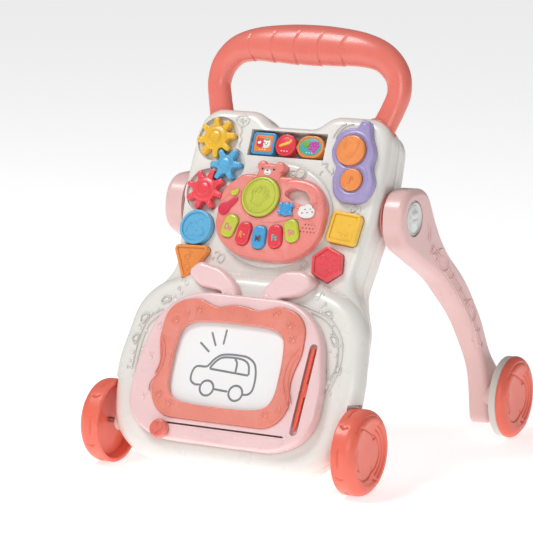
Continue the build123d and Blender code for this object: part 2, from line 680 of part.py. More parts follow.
def rear_ring():
    r = REAR_WHEEL_R - 0.4
    profile = [(0, STUB_R + RUNNING_GAP), (0, 12), (3.5, 12), (3.5, r - 7), (0, r - 6), (0, r - 1), (1, r)]
    profile += [(REAR_RING_T, r), (REAR_RING_T, STUB_R + RUNNING_GAP)]
    return turned(profile, REAR_WHEEL_IN, REAR_AXLE_Y, REAR_WHEEL_R)


def rear_wheel():
    r, t = REAR_WHEEL_R, REAR_WHEEL_T
    bore = STUB_R + RUNNING_GAP
    profile = [(0, bore), (0, r - 0.6), (0.6, r)] + round_rim(1.2, t, r, r - 11)
    profile += [(t - 0.2, 29), (t - 1.8, 28), (t - 1.8, 25.5), (t - 3.0, 24.5), (t - 3.0, 21.5), (t - 2.0, 20.5)]
    profile += [(t - 2.0, 8), (t - 1.2, 7), (t - 1.2, 0), (t - 3.6, 0), (t - 3.6, bore)]
    return turned(profile, REAR_WHEEL_IN + REAR_RING_T, REAR_AXLE_Y, REAR_WHEEL_R)


STUB_R = 4.0


def rear_axle():
    head = x_rod(REAR_AXLE_Y, REAR_WHEEL_R, 7, 134, 136)
    tip = REAR_WHEEL_IN + REAR_RING_T + REAR_WHEEL_T - 4.0
    return head + x_rod(REAR_AXLE_Y, REAR_WHEEL_R, STUB_R, 136, tip)


# ---------------------------------------------------------------- legs
LEG_OUTLINE = [
    (104, 300, 30), (166, 300, 30), (200, 234, 160), (262, 186, 200), (300, 138, 160), (322, 96, 90),
    (348, 70, 22), (352, 12, 15), (313, 12, 13), (308, 78, 90), (262, 142, 200), (196, 196, 160), (100, 246, 30),
]


def leg_profile(edge=0.0):
    """Side view of a leg; the outline's first number is measured back from the front axle."""
    corners = [(y + FRONT_AXLE_Y, z, r) for y, z, r in LEG_OUTLINE]
    return face_of(inset(corners, edge))


def leg_plate(edge, x0, x1):
    """Leg outline stood between two X planes."""
    flat = Plane(origin=(0, 0, 0), x_dir=(0, 1, 0), z_dir=(1, 0, 0)).location * leg_profile(edge)
    return Pos(x0, 0, 0) * extrude(flat, amount=x1 - x0, dir=(1, 0, 0))


def splayed(shape):
    """Lean a leg piece outward about the hinge's height."""
    return Pos(LEG_IN, 0, HINGE_Z) * Rot(0, -LEG_SPLAY, 0) * Pos(-LEG_IN, 0, -HINGE_Z) * shape


def right_leg():
    x_out = LEG_IN + LEG_T
    body = leg_plate(0, LEG_IN + 0.9, x_out)
    body = fillet(body.faces().sort_by(Axis.X)[-1].edges(), 7)
    hollow = leg_plate(3, LEG_IN, x_out - 3.2)
    hollow -= x_rod(HINGE_Y, HINGE_Z, HINGE_R + 6, LEG_IN - 5, x_out)
    hollow -= x_rod(HINGE_Y, HINGE_Z, CAP_R + 3, x_out - 8, x_out)
    hollow -= x_rod(REAR_AXLE_Y, REAR_WHEEL_R, 11, LEG_IN - 5, x_out)
    leg = splayed(body - hollow)
    leg += x_rod(REAR_AXLE_Y, REAR_WHEEL_R, 15, 146, REAR_WHEEL_IN - 0.5)
    leg += x_rod(HINGE_Y, HINGE_Z, HINGE_R + 5, LEG_IN - 1.5, LEG_IN + 8)
    leg -= x_rod(HINGE_Y, HINGE_Z, HINGE_R + RUNNING_GAP, LEG_IN - 2, x_out - 6)
    leg -= x_rod(HINGE_Y, HINGE_Z, CAP_R + 0.4, x_out - 4.2, x_out + 5)
    leg -= x_rod(REAR_AXLE_Y, REAR_WHEEL_R, STUB_R, 120, REAR_WHEEL_IN)
    return leg - x_rod(REAR_AXLE_Y, REAR_WHEEL_R, 7.1, 120, 136)


CAP_R = 19.0


def right_leg_cover():
    cover = splayed(leg_plate(3.2, LEG_IN - 1.2 + 0.9, LEG_IN + 0.9))
    cover -= x_rod(HINGE_Y, HINGE_Z, HINGE_R + 6.3, LEG_IN - 10, LEG_IN + 10)
    return cover - x_rod(REAR_AXLE_Y, REAR_WHEEL_R, 11.5, 100, 150)


def right_hub_cap():
    """Smooth cap with a raised middle, set in the hub's recess."""
    x0 = LEG_IN + LEG_T - 4.1
    profile = [(0, 0), (0, CAP_R), (2.4, CAP_R), (3.6, CAP_R - 2.2), (3.0, CAP_R - 5), (2.6, 9), (4.2, 7), (4.8, 0)]
    return turned(profile, x0, HINGE_Y, HINGE_Z)


def right_hinge_pin():
    pin = x_rod(HINGE_Y, HINGE_Z, HINGE_R, 92, LEG_IN + LEG_T - 6.4)
    pin += x_rod(HINGE_Y, HINGE_Z, 27, LEG_IN - 3.9, LEG_IN - 1.9)
    return pin + x_rod(HINGE_Y, HINGE_Z, HINGE_R + 4, 90, 92)


# ---------------------------------------------------------------- write every piece
def write_body():
    save_panel("front_shell", front_shell())
    save_panel("rear_cover", rear_cover())
    save_panel("handle", handle_body())
    save_panel("battery_door", battery_door())
    save_panel("pad_cells", Compound(children=pad_cells()))
    save_panel("cover_screws", Compound(children=screws()))
    save_panel("gear_posts", Compound(children=gear_posts()))
    save_panel("flip_block_rod", cross_rod(0.2, ROD_W, ROD_R, -1.5 - TRAY_U / 2, -1.5 + TRAY_U / 2))
    save("front_axle", x_rod(FRONT_AXLE_Y, FRONT_WHEEL_R, AXLE_R, -FRONT_WHEEL_IN - 11, FRONT_WHEEL_IN + 11))


def write_toys():
    for name in GEARS:
        save_panel(name, gear(name))
    for name, face in FLIP_FACES.items():
        save_panel(name, flip_block(face))
    for name, face in block_faces().items():
        save_panel(name, shape_block(face))
    save_panel("sound_pad", sound_pad())
    save_panel("sound_pad_board", sound_pad_board())
    save_panel("big_sound_button", button(*BIG_BUTTON, PAD_TOP - 1, PAD_TOP + 4.5))
    save_panel("small_sound_button", button(*SMALL_BUTTON, PAD_TOP - 1, PAD_TOP + 3.8))


def write_piano():
    save_panel("piano_body", piano_body())
    save_panel("piano_back", piano_back())
    save_panel("piano_cells", Compound(children=piano_cells()))
    save_panel("piano_board", piano_board())
    save_panel("piano_speaker", speaker())
    save_panel("cloud_trim", cloud_trim())
    save_panel("drum_button", drum_button())
    save_panel("paw_button", paw_button())
    for number, key in enumerate(KEYS, start=1):
        save_panel(f"piano_key_{number}", piano_key(key))


def write_board():
    save_panel("board_frame", board_frame())
    save_panel("board_bezel", board_bezel())
    save_panel("drawing_screen", drawing_screen())
    save_panel("board_back", board_back())
    save_panel("slider_knob", slider_knob())
    save_panel("eraser_magnet", eraser_magnet())
    save_panel("pen", pen())


def write_running_gear():
    pieces = {
        "leg": right_leg(), "leg_cover": right_leg_cover(), "hub_cap": right_hub_cap(),
        "hinge_pin": right_hinge_pin(), "rear_axle": rear_axle(), "front_wheel": front_wheel(),
        "rear_wheel": rear_wheel(), "rear_ring": rear_ring(),
    }
    for name, piece in pieces.items():
        save(f"right_{name}", piece)
        save(f"left_{name}", mirror_x(piece))


write_body()
write_toys()
write_piano()
write_board()
write_running_gear()
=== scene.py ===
import json
from math import atan2, cos, degrees, hypot, pi, radians, sin, sqrt, tau

import bpy
import numpy as np
from mathutils import Matrix, Vector
from mathutils.bvhtree import BVHTree


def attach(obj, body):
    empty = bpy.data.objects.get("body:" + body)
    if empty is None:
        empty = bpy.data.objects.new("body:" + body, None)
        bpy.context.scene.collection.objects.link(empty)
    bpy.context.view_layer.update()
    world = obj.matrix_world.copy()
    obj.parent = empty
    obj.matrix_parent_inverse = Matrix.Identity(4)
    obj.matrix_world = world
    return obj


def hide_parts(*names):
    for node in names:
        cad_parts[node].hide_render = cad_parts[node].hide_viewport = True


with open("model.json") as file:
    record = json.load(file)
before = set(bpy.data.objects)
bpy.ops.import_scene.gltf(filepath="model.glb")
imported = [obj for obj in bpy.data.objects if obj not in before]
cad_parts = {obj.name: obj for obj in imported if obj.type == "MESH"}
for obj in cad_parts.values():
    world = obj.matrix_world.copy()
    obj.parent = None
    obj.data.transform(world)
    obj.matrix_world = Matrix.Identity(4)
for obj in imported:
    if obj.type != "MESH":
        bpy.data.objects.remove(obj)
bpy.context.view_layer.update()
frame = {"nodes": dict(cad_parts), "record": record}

# Panel coordinates in millimetres: u to the right, v up along the panel, w out of it.
LEAN = radians(24.0)
PANEL_Y, PANEL_Z = -40.6, 341.0
FRONT_AXLE = (-160.6, 45.0)
REAR_AXLE = (164.4, 46.0)
HINGE = (-29.1, 270.6)
LEG_IN, LEG_T, SPLAY = 122.4, 24.0, radians(1.7)


def panel(u, v, w):
    """Panel millimetres to world metres."""
    y = PANEL_Y + v * sin(LEAN) - w * cos(LEAN)
    z = PANEL_Z + v * cos(LEAN) + w * sin(LEAN)
    return (u / 1000, y / 1000, z / 1000)


# ---------------------------------------------------------------- materials
def linear(rgb):
    return [((c / 255 + 0.055) / 1.055) ** 2.4 if c > 10 else c / 255 / 12.92 for c in rgb]


def plastic(name, rgb, rough=0.3, coat=0.25, tone=0.035, grain=0.05, wear=0.10, scratch=0.05, crevice=0.5):
    """Moulded plastic: mottled pigment, mould texture, handling marks, worn edges, and painted shade that
    darkens the colour in crevices.
    """
    mat = bpy.data.materials.new(name)
    mat.use_nodes = True
    nodes, links = mat.node_tree.nodes, mat.node_tree.links
    bsdf = nodes["Principled BSDF"]
    bsdf.inputs["Coat Weight"].default_value = coat
    bsdf.inputs["Coat Roughness"].default_value = 0.12
    bsdf.inputs["IOR"].default_value = 1.5
    where = nodes.new("ShaderNodeTexCoord")
    base = linear(rgb)

    def noise(scale, detail=3.0, stretch=None):
        node = nodes.new("ShaderNodeTexNoise")
        node.inputs["Scale"].default_value = scale
        node.inputs["Detail"].default_value = detail
        if stretch:
            turn = nodes.new("ShaderNodeMapping")
            turn.inputs["Scale"].default_value = stretch
            turn.inputs["Rotation"].default_value = (0.4, 0.7, 0.3)
            links.new(where.outputs["Object"], turn.inputs["Vector"])
            links.new(turn.outputs["Vector"], node.inputs["Vector"])
        else:
            links.new(where.outputs["Object"], node.inputs["Vector"])
        return node.outputs["Fac"]

    def spread(source, low, high, a=0.3, b=0.7):
        node = nodes.new("ShaderNodeMapRange")
        node.inputs["From Min"].default_value = a
        node.inputs["From Max"].default_value = b
        node.inputs["To Min"].default_value = low
        node.inputs["To Max"].default_value = high
        links.new(source, node.inputs["Value"])
        return node.outputs["Result"]

    def blend_colour(fac, first, second):
        node = nodes.new("ShaderNodeMix")
        node.data_type = "RGBA"
        links.new(fac, node.inputs["Factor"])
        for socket, value in ((node.inputs[6], first), (node.inputs[7], second)):
            if isinstance(value, list):
                socket.default_value = value + [1]
            else:
                links.new(value, socket)
        return node.outputs[2]

    darker = [c * (1 - 2 * tone) for c in base]
    lighter = [min(1, c * (1 + tone) + 0.2 * tone) for c in base]
    colour = blend_colour(spread(noise(26.0), 0, 1), darker, lighter)
    speck = spread(noise(420.0, 4.0), 0, 0.35, 0.56, 0.74)
    colour = blend_colour(speck, colour, [c * (1 - 1.6 * tone) for c in base])
    edge = nodes.new("ShaderNodeNewGeometry")
    worn = spread(edge.outputs["Pointiness"], 0, wear * 4, 0.53, 0.62)
    colour = blend_colour(worn, colour, [min(1, c * 0.75 + 0.27) for c in base])
    # Painted shade: ambient occlusion darkens the base colour in crevices and round raised relief, standing
    # in for shadow.
    painted_shade_ao = nodes.new("ShaderNodeAmbientOcclusion")
    painted_shade_ao.samples = 6
    painted_shade_ao.inputs["Distance"].default_value = 0.0045
    colour = blend_colour(spread(painted_shade_ao.outputs["AO"], crevice, 0, 0.25, 0.92), colour,
                          [c * 0.42 for c in base])
    links.new(colour, bsdf.inputs["Base Color"])

    marks = noise(9.0, 6.0, (1.0, 14.0, 3.0))
    total = nodes.new("ShaderNodeMath")
    total.operation = "ADD"
    links.new(spread(noise(70.0), rough - 0.05, rough + 0.06), total.inputs[0])
    links.new(spread(marks, 0, scratch * 2, 0.6, 0.75), total.inputs[1])
    links.new(total.outputs["Value"], bsdf.inputs["Roughness"])

    bump = nodes.new("ShaderNodeBump")
    bump.inputs["Strength"].default_value = grain * 4
    bump.inputs["Distance"].default_value = 0.00025
    links.new(noise(1400.0, 2.0), bump.inputs["Height"])
    wave = nodes.new("ShaderNodeBump")
    wave.inputs["Strength"].default_value = 0.12
    wave.inputs["Distance"].default_value = 0.0006
    links.new(noise(85.0, 1.0), wave.inputs["Height"])
    links.new(bump.outputs["Normal"], wave.inputs["Normal"])
    links.new(wave.outputs["Normal"], bsdf.inputs["Normal"])
    return mat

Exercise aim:
Extract exactly and only these lines: the line containing "for name, piece", the line containing "obj.parent = empty", and every line between them.

Result for this task:
    for name, piece in pieces.items():
        save(f"right_{name}", piece)
        save(f"left_{name}", mirror_x(piece))


write_body()
write_toys()
write_piano()
write_board()
write_running_gear()
=== scene.py ===
import json
from math import atan2, cos, degrees, hypot, pi, radians, sin, sqrt, tau

import bpy
import numpy as np
from mathutils import Matrix, Vector
from mathutils.bvhtree import BVHTree


def attach(obj, body):
    empty = bpy.data.objects.get("body:" + body)
    if empty is None:
        empty = bpy.data.objects.new("body:" + body, None)
        bpy.context.scene.collection.objects.link(empty)
    bpy.context.view_layer.update()
    world = obj.matrix_world.copy()
    obj.parent = empty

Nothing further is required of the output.